An example is "But soft, what light through yonder window breaks?/ It is the east, and Juliet is the sun" in William Shakespeare's Romeo and Juliet. Here, Juliet, the first object, is identified with qualities of the second object, the sun. (Compare with Simile.)
Metaphysical Conceit: See Conceit
Metaphysical Poetry: The body of poetry produced by a group of seventeenth-century English writers called the "Metaphysical Poets." The group includes John Donne and Andrew Marvell. The Metaphysical Poets made use of everyday speech, intellectual analysis, and unique imagery. They aimed to portray the ordinary conflicts and contradictions of life. Their poems often took the form of an argument, and many of them emphasize physical and religious love as well as the fleeting nature of life. Elaborate conceits are typical in metaphysical poetry.
Marvell's "To His Coy Mistress" is a well-known example of a metaphysical poem.
Meter: In literary criticism, the repetition of sound patterns that creates a rhythm in Poetry. The patterns are based on the number of syllables and the presence and absence of accents. The unit of rhythm in a line is called a Foot. Types of meter are classified according to the number of feet in a line. These are the standard English lines: Monometer, one foot; Dimeter, two feet; Trimeter, three feet; Tetrameter, four feet; Pentameter, five feet; Hexameter, six feet (also called the Alexandrine); Heptameter, seven feet (also called the "Fourteener" when the feet are iambic).
The most common English meter is the iambic pentameter, in which each line contains ten syllables, or five iambic feet, which individually are composed of an unstressed syllable followed by an accented syllable. Both of the following lines from Alfred, Lord Tennyson's "Ulysses" are written in iambic pentameter:
Made weak by time and fate, but strong in will
To strive, to seek, to find, and not to yield.
(See also Scansion, and Sprung Rhythm.)
Mise en scene: The costumes, scenery, and other properties of a drama.
Herbert Beerbohm Tree was renowned for the elaborate mises en scene of his lavish Shakespearean productions at His Majesty's Theatre between 1897 and 1915.
Modernism: Modern literary practices. Also, the principles of a literary school that lasted from roughly the beginning of the twentieth century until the end of World War II. Modernism is defined by its rejection of the literary conventions of the nineteenth century and by its opposition to conventional morality, taste, traditions, and economic values.

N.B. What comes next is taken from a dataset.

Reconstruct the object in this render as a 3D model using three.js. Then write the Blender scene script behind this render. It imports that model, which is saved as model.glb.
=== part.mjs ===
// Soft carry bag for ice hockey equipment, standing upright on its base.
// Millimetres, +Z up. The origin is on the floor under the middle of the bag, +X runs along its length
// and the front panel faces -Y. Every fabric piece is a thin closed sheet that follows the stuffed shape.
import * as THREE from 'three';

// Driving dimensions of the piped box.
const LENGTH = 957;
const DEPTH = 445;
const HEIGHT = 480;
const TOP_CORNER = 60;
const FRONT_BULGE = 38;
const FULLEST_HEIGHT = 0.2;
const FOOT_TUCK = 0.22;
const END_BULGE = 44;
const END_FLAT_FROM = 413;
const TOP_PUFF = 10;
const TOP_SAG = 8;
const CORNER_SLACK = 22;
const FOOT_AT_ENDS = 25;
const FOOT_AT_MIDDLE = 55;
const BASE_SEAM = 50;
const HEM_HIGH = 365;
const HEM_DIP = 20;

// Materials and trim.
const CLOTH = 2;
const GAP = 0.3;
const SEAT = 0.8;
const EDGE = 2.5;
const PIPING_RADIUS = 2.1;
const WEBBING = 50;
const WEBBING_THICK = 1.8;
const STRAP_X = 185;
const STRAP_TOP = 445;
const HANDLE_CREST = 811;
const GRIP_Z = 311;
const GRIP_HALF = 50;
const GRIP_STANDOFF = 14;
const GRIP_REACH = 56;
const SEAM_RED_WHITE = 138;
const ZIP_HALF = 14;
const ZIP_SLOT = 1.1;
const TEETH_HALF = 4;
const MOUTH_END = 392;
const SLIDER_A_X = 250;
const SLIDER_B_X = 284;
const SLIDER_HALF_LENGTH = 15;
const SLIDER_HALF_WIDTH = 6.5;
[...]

Many writers are associated with the concepts of Modernism, including Albert Camus, Marcel Proust, D. H. Lawrence, W. H. Auden, Ernest Hemingway, William Faulkner, William Butler Yeats, Thomas Mann, Tennessee Williams, Eugene O'Neill, and James Joyce.

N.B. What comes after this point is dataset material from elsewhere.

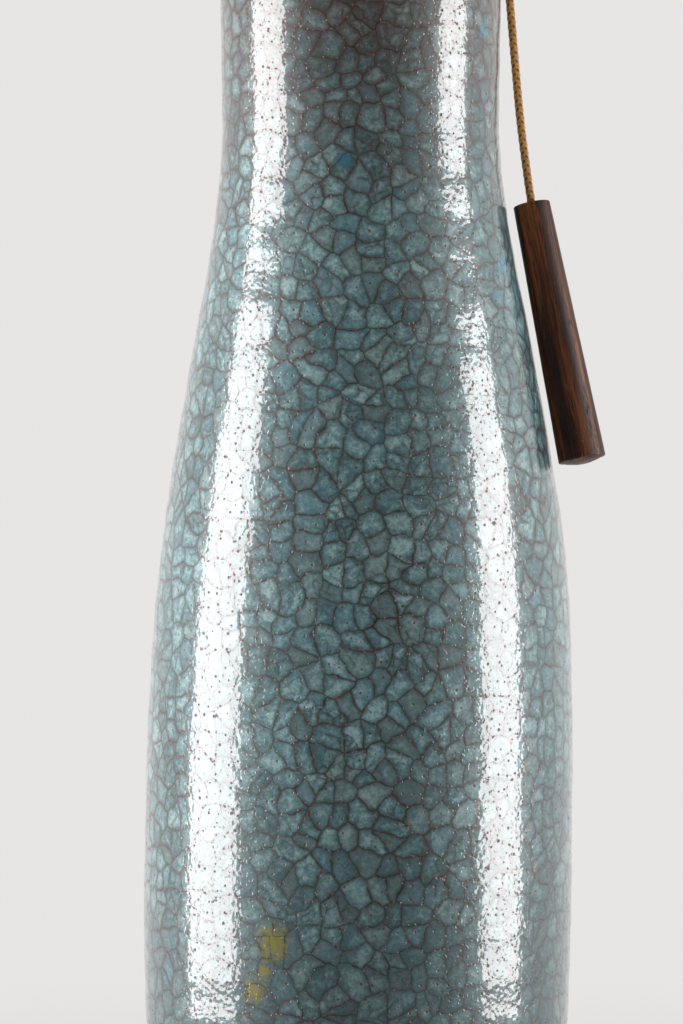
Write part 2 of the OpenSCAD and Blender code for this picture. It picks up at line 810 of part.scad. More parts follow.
module pull_insert() {
    color(brass) between(pull_low, pull_top)
        translate([0, 0, pull_len - pull_hole_h + touch])
            cylinder(r = pull_hole_r - touch, h = pull_hole_h - 4);
}

// Shade
function shade_r(z) = (shade_low_d - (shade_low_d - shade_top_d) * (z - shade_z) / shade_h) / 2;

// A conical skin between two heights, at a distance outside the shade's inner face
module skin(z1, z2, out, thick) {
    rotate_extrude() polygon([[shade_r(z1) + out, z1], [shade_r(z1) + out + thick, z1],
        [shade_r(z2) + out + thick, z2], [shade_r(z2) + out, z2]]);
}

shade_top_z = shade_z + shade_h;
low_wire_z = shade_z + wire_r;
top_wire_z = shade_top_z - wire_r;
low_wire_r = shade_r(low_wire_z) - wire_r - 0.2;
top_wire_r = shade_r(top_wire_z) - wire_r - 0.2;

module shade_carrier() {
    spoke_z = hub_z + hub_t / 2;
    bend = [spoke_bend, 0, spoke_z];
    color("#d8d6d0") difference() {
        union() {
            translate([0, 0, hub_z]) cylinder(d = hub_d, h = hub_t);
            translate([0, 0, low_wire_z]) ring(low_wire_r, wire_r);
            for (i = [0 : spokes - 1]) rotate(60 + 360 * i / spokes) {
                between([hub_d / 2 - 1.5, 0, spoke_z], bend)
                    cylinder(r = spoke_r, h = spoke_bend - hub_d / 2 + 1.5);
                translate(bend) sphere(r = spoke_r + 0.05);
                between(bend, [low_wire_r, 0, low_wire_z])
                    cylinder(r = spoke_r, h = norm([low_wire_r, 0, low_wire_z] - bend));
            }
        }
        translate([0, 0, hub_z - past]) cylinder(d = shell_d + 2 * run, h = hub_t + 2 * past);
    }
}

module shade_top_ring() {
    color("#d8d6d0") translate([0, 0, top_wire_z]) ring(top_wire_r, wire_r);
}

module shade_liner() {
    color("#f4f0e6") skin(shade_z, shade_top_z, 0, liner_t);
}

module shade_fabric() {
    color(cloth) skin(shade_z, shade_top_z, liner_t + touch, fabric_t);
}

trim_out = liner_t + fabric_t + 2 * touch;

module shade_trim_low() {
    color(cloth) skin(shade_z, shade_z + trim_h, trim_out, trim_t);
}

module shade_trim_top() {
    color(cloth) skin(shade_top_z - trim_h, shade_top_z, trim_out, trim_t);
}

foot_felt();
ceramic_body();
base_plate();
lower_washer();
lower_nut();
threaded_rod();
lead_bush();
terminal_block();
terminal_screws();
live_wire();
neutral_wire();
cap_gasket();
wooden_cap();
cap_washer();
cap_nut();
neck_tube();
holder_cup();
switch_housing();
switch_cover();
cover_screws();
switch_contacts();
return_spring();
socket_insulator();
socket_terminals();
centre_contact();
screw_shell();
holder_shell();
shade_ring();
bulb_cap();
bulb_contact();
bulb_glass();
bulb_stem();
bulb_filaments();
switch_rotor();
rotor_pads();
switch_slider();
link_ring();
cord_ferrule();
pull_cord();
pull_handle();
pull_insert();
shade_carrier();
shade_top_ring();
shade_liner();
shade_fabric();
shade_trim_low();
shade_trim_top();
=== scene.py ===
"""Looks of a bottle-shaped table lamp with a crackle glaze, a wooden pull and a linen shade."""
import json
import logging
import math
from dataclasses import dataclass, field
from enum import Enum
from functools import cache
from typing import Sequence, Union

import bpy
import numpy as np
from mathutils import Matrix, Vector


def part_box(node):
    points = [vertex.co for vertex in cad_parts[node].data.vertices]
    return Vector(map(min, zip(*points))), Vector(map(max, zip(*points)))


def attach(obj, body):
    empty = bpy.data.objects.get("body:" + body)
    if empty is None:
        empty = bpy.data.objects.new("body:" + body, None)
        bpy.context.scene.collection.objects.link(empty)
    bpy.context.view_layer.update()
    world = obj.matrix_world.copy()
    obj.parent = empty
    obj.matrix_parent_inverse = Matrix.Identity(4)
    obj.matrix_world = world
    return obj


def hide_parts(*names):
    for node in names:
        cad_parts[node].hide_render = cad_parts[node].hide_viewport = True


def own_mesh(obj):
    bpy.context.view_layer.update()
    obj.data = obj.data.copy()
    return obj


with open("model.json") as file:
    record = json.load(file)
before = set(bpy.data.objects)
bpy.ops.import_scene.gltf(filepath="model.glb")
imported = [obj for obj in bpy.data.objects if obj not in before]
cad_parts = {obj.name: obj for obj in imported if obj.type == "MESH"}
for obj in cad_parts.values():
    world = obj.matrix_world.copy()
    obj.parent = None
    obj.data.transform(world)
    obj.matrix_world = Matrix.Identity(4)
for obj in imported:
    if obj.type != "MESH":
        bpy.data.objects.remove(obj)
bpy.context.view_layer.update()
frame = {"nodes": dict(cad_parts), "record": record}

MM = 0.001
TURN = 2 * math.pi
LOG = logging.getLogger("lamp")

Socket = bpy.types.NodeSocket
Value = Union[float, Sequence[float], Socket]
Colour = tuple[float, float, float]


class Body(Enum):
    """Bodies of the frame that the pieces ride on."""

    BASE = "base"
    ROTOR = "rotor"
    SLIDER = "slider"
    LINK = "link"
    CORD = "cord"
    PULL = "pull"
    SHADE = "shade"


def linear(red: int, green: int, blue: int) -> Colour:
    """Turn a colour of 0 to 255 a channel into linear light.

    Args:
        red: Red as it shows on a screen.
        green: Green as it shows on a screen.
        blue: Blue as it shows on a screen.

    Returns:
        The three channels in linear light.
    """
    parts = np.array([red, green, blue]) / 255
    made = np.where(parts <= 0.04045, parts / 12.92, ((parts + 0.055) / 1.055) ** 2.4)
    return tuple(float(part) for part in made)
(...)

Monologue: A composition, written or oral, by a single individual. More specifically, a speech given by a single individual in a drama or other public entertainment. It has no set length, although it is usually several or more lines long.
An example of an "extended monologue" that is, a monologue of great length and seriousness occurs in the one-Act, one-character play The Stronger by August Strindberg. (Compare with Interior Monologue and Soliloquy.)
Monometer: See Meter
Mood: The prevailing emotions of a work or of the author in his or her creation of the work. The mood of a work is not always what might be expected based on its subject matter.
The poem "Dover Beach" by Matthew Arnold offers examples of two different moods originating from the same experience: watching the ocean at night. The mood of the first three lines
The sea is calm tonight
The tide is full, the moon lies fair
Upon the straights....
is in sharp contrast to the mood of the last three lines
And we are here as on a darkling plain
Swept with confused alarms of struggle and flight,
Where ignorant armies clash by night.
Motif: (Also known as Motiv or Leitmotiv.) A theme, character type, image, Metaphor, or other verbal element that recurs throughout a single work of literature or occurs in a number of different works over a period of time.
For example, the various manifestations of the color white in Herman Melville's Moby Dick is a "specific" motif, while the trials of star-crossed lovers is a "conventional" motif from the literature of all periods.
Motiv: See Motif
Muckrakers: An early twentieth-century group of American writers. Typically, their works exposed the wrongdoings of big business and government in the United States.
Upton Sinclair's The Jungle exemplifies the muckraking novel.
Muses: Nine Greek mythological goddesses, the daughters of Zeus and Mnemosyne (Memory). Each muse patronized a specific area of the liberal arts and sciences. Calliope presided over epic poetry, Clio over history, Erato over love poetry, Euterpe over music or Lyric Poetry, Melpomene over tragedy, Polyhymnia over hymns to the gods, Terpsichore over dance, Thalia over Comedy, and Urania over astronomy. Poets and writers traditionally made appeals to the Muses for inspiration in their work.
John Milton invokes the aid of a muse at the beginning of the first book of his Paradise Lost:
Of Man's First disobedience, and the Fruit
of the Forbidden Tree, whose mortal taste
Brought Death into the World, and all our woe,
With loss of Eden, till one greater Man
Restore us, and regain the blissful Seat,
Sing Heav'nly Muse, that on the secret top
of Oreb, or of Sinai, didst inspire
That Shepherd, who first taught the chosen Seed,
In the Beginning how the Heav'ns and Earth
Rose out of Chaos....
Mystery: See Suspense
Myth: An anonymous tale emerging from the traditional beliefs of a culture or social unit. Myths use supernatural explanations for natural phenomena. They may also explain cosmic issues like creation and death. Collections of myths, known as mythologies, are common to all cultures and nations, but the best-known myths belong to the Norse, Roman, and Greek mythologies.
A famous myth is the story of Arachne, an arrogant young girl who challenged a goddess, Athena, to a weaving contest; when the girl won, Athena was enraged and turned Arachne into a spider, thus explaining the existence of spiders. (Compare with Fable.)